### MATERIAL SUPPLIED
-*-

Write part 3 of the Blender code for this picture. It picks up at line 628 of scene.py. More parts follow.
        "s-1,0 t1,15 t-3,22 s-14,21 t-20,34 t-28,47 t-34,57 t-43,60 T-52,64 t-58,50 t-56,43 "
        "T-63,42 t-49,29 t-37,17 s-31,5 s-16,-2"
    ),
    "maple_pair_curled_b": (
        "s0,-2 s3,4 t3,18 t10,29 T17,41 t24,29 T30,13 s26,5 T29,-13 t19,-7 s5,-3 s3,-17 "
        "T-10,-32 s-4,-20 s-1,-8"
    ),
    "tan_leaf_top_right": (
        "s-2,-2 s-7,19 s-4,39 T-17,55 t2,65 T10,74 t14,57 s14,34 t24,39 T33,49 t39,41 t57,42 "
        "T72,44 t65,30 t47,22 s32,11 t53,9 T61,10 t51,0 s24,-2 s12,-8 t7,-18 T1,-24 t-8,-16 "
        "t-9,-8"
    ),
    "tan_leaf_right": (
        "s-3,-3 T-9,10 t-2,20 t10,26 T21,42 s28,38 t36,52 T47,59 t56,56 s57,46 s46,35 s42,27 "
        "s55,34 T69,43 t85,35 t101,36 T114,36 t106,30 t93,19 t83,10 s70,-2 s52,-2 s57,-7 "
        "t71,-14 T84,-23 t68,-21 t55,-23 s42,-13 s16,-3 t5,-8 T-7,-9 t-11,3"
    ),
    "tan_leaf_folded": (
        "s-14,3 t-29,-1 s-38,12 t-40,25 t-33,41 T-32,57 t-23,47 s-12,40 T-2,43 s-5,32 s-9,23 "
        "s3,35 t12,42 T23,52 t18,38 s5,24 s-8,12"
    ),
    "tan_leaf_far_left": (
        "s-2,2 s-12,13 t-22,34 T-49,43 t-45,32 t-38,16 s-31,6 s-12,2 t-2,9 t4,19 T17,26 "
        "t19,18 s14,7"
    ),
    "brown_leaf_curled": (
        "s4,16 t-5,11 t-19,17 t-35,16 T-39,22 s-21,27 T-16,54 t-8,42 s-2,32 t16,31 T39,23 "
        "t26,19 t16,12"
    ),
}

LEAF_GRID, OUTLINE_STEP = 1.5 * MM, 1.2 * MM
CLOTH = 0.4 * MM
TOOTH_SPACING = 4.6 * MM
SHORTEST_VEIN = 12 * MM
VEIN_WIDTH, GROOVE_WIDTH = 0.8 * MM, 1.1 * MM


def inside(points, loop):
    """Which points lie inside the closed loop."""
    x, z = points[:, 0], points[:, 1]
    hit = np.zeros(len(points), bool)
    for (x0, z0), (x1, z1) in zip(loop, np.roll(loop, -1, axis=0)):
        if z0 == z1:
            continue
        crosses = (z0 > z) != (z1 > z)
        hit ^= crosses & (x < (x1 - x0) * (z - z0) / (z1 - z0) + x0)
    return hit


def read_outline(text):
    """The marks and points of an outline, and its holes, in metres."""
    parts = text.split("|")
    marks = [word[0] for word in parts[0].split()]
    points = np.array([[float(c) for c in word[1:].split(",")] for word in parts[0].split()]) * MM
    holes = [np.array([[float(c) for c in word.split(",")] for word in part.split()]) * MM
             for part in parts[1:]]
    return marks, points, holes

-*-

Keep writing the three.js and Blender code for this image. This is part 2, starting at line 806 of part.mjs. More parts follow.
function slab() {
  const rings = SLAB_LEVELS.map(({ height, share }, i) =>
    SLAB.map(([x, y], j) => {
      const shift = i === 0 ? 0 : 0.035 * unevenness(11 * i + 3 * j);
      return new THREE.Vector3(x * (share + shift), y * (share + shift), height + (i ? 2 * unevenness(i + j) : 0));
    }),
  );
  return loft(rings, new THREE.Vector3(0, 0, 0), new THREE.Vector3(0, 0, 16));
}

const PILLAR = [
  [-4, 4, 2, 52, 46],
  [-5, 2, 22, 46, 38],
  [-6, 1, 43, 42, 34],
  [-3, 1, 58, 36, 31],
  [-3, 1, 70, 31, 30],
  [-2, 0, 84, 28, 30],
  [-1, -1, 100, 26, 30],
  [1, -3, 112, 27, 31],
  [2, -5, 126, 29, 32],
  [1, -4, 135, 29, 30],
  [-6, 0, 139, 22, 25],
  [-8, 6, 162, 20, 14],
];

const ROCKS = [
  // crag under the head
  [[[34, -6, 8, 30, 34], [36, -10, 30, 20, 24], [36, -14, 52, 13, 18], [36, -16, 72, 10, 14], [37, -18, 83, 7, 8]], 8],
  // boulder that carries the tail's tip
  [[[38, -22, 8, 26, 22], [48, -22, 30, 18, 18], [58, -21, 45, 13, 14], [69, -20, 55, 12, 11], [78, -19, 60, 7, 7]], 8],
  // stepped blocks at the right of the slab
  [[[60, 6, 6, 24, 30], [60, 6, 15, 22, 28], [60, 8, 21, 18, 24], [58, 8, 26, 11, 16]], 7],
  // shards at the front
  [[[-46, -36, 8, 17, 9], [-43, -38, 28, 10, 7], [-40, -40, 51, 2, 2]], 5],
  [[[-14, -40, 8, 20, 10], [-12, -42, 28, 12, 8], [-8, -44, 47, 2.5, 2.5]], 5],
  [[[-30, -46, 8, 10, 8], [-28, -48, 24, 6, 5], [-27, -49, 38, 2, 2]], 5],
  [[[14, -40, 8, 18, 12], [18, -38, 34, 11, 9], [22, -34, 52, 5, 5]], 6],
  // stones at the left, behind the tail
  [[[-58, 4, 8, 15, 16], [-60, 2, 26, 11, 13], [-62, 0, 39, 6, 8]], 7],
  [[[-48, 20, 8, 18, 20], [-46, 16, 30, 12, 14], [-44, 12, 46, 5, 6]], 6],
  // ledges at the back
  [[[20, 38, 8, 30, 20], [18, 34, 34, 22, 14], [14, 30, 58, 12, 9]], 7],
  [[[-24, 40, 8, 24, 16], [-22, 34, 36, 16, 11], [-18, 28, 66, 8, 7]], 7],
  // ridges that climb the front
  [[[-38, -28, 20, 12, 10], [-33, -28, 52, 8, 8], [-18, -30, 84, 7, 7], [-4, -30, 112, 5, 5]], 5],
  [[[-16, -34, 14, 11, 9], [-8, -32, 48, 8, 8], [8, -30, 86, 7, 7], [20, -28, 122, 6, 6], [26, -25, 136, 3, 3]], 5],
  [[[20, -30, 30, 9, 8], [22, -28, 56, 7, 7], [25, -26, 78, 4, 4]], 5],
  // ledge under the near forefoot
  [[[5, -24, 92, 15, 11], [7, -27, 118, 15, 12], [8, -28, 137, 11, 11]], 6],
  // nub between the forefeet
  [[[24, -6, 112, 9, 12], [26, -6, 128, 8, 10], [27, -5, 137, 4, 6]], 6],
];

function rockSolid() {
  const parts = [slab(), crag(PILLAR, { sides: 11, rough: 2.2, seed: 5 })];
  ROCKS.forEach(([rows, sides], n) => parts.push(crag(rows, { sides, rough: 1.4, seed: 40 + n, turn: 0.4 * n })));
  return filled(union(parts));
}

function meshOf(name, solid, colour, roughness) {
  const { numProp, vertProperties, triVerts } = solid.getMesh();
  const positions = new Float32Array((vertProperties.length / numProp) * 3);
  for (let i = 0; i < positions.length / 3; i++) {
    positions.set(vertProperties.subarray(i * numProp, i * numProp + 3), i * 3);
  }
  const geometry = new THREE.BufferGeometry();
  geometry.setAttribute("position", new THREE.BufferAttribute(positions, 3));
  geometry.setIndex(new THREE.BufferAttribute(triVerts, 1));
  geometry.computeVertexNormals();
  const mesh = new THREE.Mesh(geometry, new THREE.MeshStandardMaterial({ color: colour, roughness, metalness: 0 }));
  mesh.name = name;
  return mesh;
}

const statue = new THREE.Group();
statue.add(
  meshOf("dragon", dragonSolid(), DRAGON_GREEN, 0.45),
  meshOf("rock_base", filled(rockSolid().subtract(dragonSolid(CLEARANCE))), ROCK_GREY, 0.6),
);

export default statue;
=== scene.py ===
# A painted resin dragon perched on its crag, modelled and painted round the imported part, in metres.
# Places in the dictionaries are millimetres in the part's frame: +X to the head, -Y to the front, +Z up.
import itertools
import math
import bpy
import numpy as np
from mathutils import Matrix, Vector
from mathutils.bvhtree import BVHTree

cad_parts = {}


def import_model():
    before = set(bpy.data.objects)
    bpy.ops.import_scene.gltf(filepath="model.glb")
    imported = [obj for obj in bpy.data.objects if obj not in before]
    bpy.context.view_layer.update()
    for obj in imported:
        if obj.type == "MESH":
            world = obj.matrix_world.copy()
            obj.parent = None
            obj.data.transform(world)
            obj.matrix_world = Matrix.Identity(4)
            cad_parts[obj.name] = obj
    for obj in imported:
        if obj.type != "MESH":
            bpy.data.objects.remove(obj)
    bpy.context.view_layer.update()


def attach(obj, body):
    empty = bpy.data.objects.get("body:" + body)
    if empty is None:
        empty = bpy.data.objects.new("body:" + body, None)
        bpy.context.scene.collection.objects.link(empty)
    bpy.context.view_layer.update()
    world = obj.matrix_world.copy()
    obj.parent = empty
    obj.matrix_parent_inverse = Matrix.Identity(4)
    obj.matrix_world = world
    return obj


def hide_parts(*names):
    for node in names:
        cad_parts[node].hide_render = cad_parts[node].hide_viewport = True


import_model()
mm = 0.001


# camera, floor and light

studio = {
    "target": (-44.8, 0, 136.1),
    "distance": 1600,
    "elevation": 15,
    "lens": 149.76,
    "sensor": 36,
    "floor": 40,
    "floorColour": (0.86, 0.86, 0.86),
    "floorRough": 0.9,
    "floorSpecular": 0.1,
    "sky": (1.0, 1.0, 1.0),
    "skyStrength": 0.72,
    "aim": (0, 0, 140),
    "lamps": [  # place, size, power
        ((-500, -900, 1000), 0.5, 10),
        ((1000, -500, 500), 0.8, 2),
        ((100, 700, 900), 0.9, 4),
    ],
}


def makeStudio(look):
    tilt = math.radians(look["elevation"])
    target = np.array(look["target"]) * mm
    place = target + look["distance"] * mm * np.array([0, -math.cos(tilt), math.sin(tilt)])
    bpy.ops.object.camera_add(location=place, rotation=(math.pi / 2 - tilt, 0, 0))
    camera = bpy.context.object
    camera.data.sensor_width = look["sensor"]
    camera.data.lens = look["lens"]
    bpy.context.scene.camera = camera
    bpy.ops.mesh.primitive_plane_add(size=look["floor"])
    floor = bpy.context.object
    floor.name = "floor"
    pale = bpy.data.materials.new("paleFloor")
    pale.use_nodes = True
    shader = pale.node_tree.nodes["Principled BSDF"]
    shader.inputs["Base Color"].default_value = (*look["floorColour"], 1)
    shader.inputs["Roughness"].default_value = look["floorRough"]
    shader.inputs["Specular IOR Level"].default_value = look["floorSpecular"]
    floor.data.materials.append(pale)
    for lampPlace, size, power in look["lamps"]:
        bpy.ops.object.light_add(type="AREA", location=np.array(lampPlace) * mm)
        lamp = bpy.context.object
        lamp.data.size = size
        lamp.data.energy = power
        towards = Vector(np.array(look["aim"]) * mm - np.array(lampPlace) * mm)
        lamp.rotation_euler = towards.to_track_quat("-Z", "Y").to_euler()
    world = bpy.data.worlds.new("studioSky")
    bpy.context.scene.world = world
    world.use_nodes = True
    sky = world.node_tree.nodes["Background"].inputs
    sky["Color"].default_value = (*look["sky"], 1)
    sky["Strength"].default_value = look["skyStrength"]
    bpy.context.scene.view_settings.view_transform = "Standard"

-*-

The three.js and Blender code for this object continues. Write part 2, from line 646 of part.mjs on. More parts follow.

-*-

### WHAT THIS TASK INVOLVES
Please print exactly, and only, the lines from the line with "Write part 3" to the line with "VEIN_WIDTH, GROOVE_WIDTH = 0.8 * MM, 1.1 * MM", both included.

### IN RESPONSE
Write part 3 of the Blender code for this picture. It picks up at line 628 of scene.py. More parts follow.
        "s-1,0 t1,15 t-3,22 s-14,21 t-20,34 t-28,47 t-34,57 t-43,60 T-52,64 t-58,50 t-56,43 "
        "T-63,42 t-49,29 t-37,17 s-31,5 s-16,-2"
    ),
    "maple_pair_curled_b": (
        "s0,-2 s3,4 t3,18 t10,29 T17,41 t24,29 T30,13 s26,5 T29,-13 t19,-7 s5,-3 s3,-17 "
        "T-10,-32 s-4,-20 s-1,-8"
    ),
    "tan_leaf_top_right": (
        "s-2,-2 s-7,19 s-4,39 T-17,55 t2,65 T10,74 t14,57 s14,34 t24,39 T33,49 t39,41 t57,42 "
        "T72,44 t65,30 t47,22 s32,11 t53,9 T61,10 t51,0 s24,-2 s12,-8 t7,-18 T1,-24 t-8,-16 "
        "t-9,-8"
    ),
    "tan_leaf_right": (
        "s-3,-3 T-9,10 t-2,20 t10,26 T21,42 s28,38 t36,52 T47,59 t56,56 s57,46 s46,35 s42,27 "
        "s55,34 T69,43 t85,35 t101,36 T114,36 t106,30 t93,19 t83,10 s70,-2 s52,-2 s57,-7 "
        "t71,-14 T84,-23 t68,-21 t55,-23 s42,-13 s16,-3 t5,-8 T-7,-9 t-11,3"
    ),
    "tan_leaf_folded": (
        "s-14,3 t-29,-1 s-38,12 t-40,25 t-33,41 T-32,57 t-23,47 s-12,40 T-2,43 s-5,32 s-9,23 "
        "s3,35 t12,42 T23,52 t18,38 s5,24 s-8,12"
    ),
    "tan_leaf_far_left": (
        "s-2,2 s-12,13 t-22,34 T-49,43 t-45,32 t-38,16 s-31,6 s-12,2 t-2,9 t4,19 T17,26 "
        "t19,18 s14,7"
    ),
    "brown_leaf_curled": (
        "s4,16 t-5,11 t-19,17 t-35,16 T-39,22 s-21,27 T-16,54 t-8,42 s-2,32 t16,31 T39,23 "
        "t26,19 t16,12"
    ),
}

LEAF_GRID, OUTLINE_STEP = 1.5 * MM, 1.2 * MM
CLOTH = 0.4 * MM
TOOTH_SPACING = 4.6 * MM
SHORTEST_VEIN = 12 * MM
VEIN_WIDTH, GROOVE_WIDTH = 0.8 * MM, 1.1 * MM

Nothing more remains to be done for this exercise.